**WHAT THIS TASK INVOLVES**
Go through the entries one line at a time, and gather every line that has the word "from".

** Begin DATASET RECORDS **

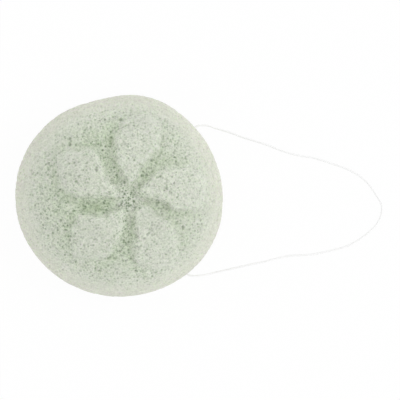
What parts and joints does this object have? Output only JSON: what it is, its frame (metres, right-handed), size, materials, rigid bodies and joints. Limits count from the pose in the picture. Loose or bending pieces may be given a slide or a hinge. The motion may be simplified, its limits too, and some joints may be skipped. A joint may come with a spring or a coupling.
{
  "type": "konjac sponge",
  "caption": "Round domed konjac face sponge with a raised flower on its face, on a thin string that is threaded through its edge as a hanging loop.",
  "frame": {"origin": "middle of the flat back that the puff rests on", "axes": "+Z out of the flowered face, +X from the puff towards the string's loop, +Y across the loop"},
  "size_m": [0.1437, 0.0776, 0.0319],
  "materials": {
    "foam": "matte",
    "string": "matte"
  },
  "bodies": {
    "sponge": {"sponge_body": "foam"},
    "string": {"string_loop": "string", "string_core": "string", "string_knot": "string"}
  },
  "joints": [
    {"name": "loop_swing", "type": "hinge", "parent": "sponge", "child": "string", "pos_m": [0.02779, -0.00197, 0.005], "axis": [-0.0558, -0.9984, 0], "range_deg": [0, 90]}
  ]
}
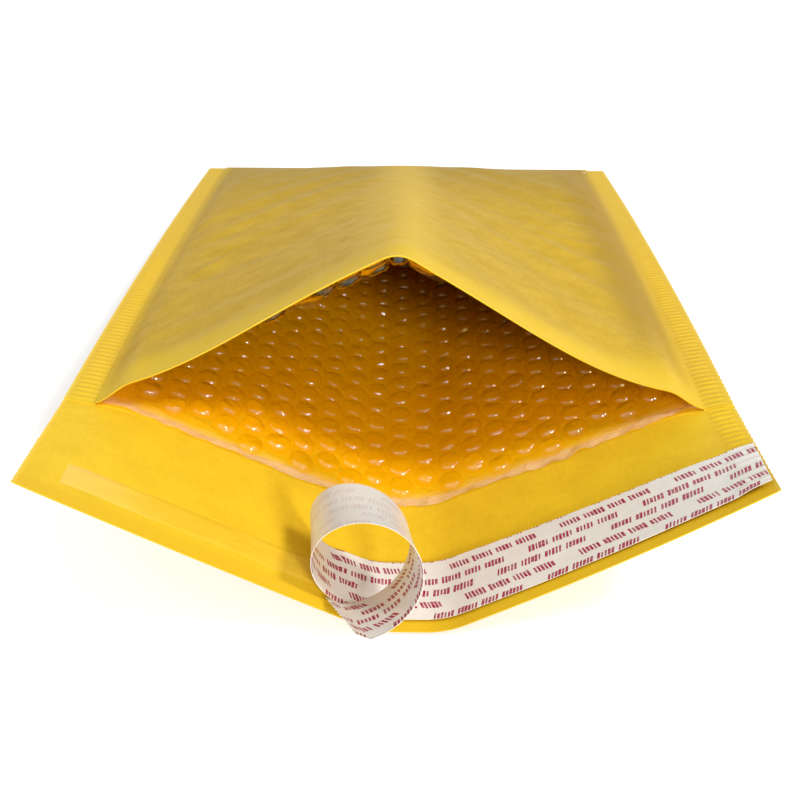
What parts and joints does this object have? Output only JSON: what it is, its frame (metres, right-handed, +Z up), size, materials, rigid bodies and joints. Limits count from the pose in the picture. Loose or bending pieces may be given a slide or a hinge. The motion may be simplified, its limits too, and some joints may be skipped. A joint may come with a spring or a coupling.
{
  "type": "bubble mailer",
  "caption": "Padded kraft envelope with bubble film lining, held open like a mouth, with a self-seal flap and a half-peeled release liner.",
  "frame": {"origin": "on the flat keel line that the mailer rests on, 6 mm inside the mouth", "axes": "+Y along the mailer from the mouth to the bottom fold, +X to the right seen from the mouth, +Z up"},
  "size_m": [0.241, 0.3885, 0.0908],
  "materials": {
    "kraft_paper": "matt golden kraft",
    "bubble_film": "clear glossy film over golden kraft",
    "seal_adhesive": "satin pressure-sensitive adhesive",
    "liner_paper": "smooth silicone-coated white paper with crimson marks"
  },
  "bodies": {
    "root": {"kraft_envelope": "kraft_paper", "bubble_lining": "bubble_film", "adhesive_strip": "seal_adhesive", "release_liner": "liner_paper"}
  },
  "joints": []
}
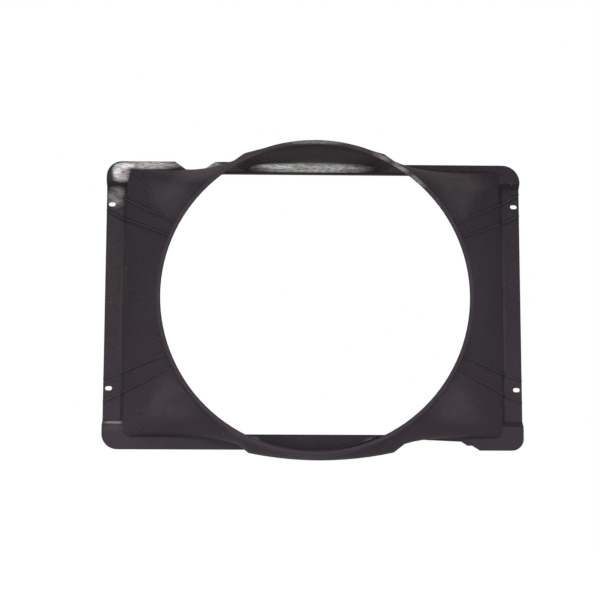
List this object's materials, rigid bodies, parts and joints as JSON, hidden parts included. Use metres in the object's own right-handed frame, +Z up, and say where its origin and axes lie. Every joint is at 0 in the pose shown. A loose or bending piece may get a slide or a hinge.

** End DATASET RECORDS **

**WRITTEN ANSWER**
What parts and joints does this object have? Output only JSON: what it is, its frame (metres, right-handed), size, materials, rigid bodies and joints. Limits count from the pose in the picture. Loose or bending pieces may be given a slide or a hinge. The motion may be simplified, its limits too, and some joints may be skipped. A joint may come with a spring or a coupling.
  "frame": {"origin": "middle of the flat back that the puff rests on", "axes": "+Z out of the flowered face, +X from the puff towards the string's loop, +Y across the loop"},
What parts and joints does this object have? Output only JSON: what it is, its frame (metres, right-handed, +Z up), size, materials, rigid bodies and joints. Limits count from the pose in the picture. Loose or bending pieces may be given a slide or a hinge. The motion may be simplified, its limits too, and some joints may be skipped. A joint may come with a spring or a coupling.
  "frame": {"origin": "on the flat keel line that the mailer rests on, 6 mm inside the mouth", "axes": "+Y along the mailer from the mouth to the bottom fold, +X to the right seen from the mouth, +Z up"},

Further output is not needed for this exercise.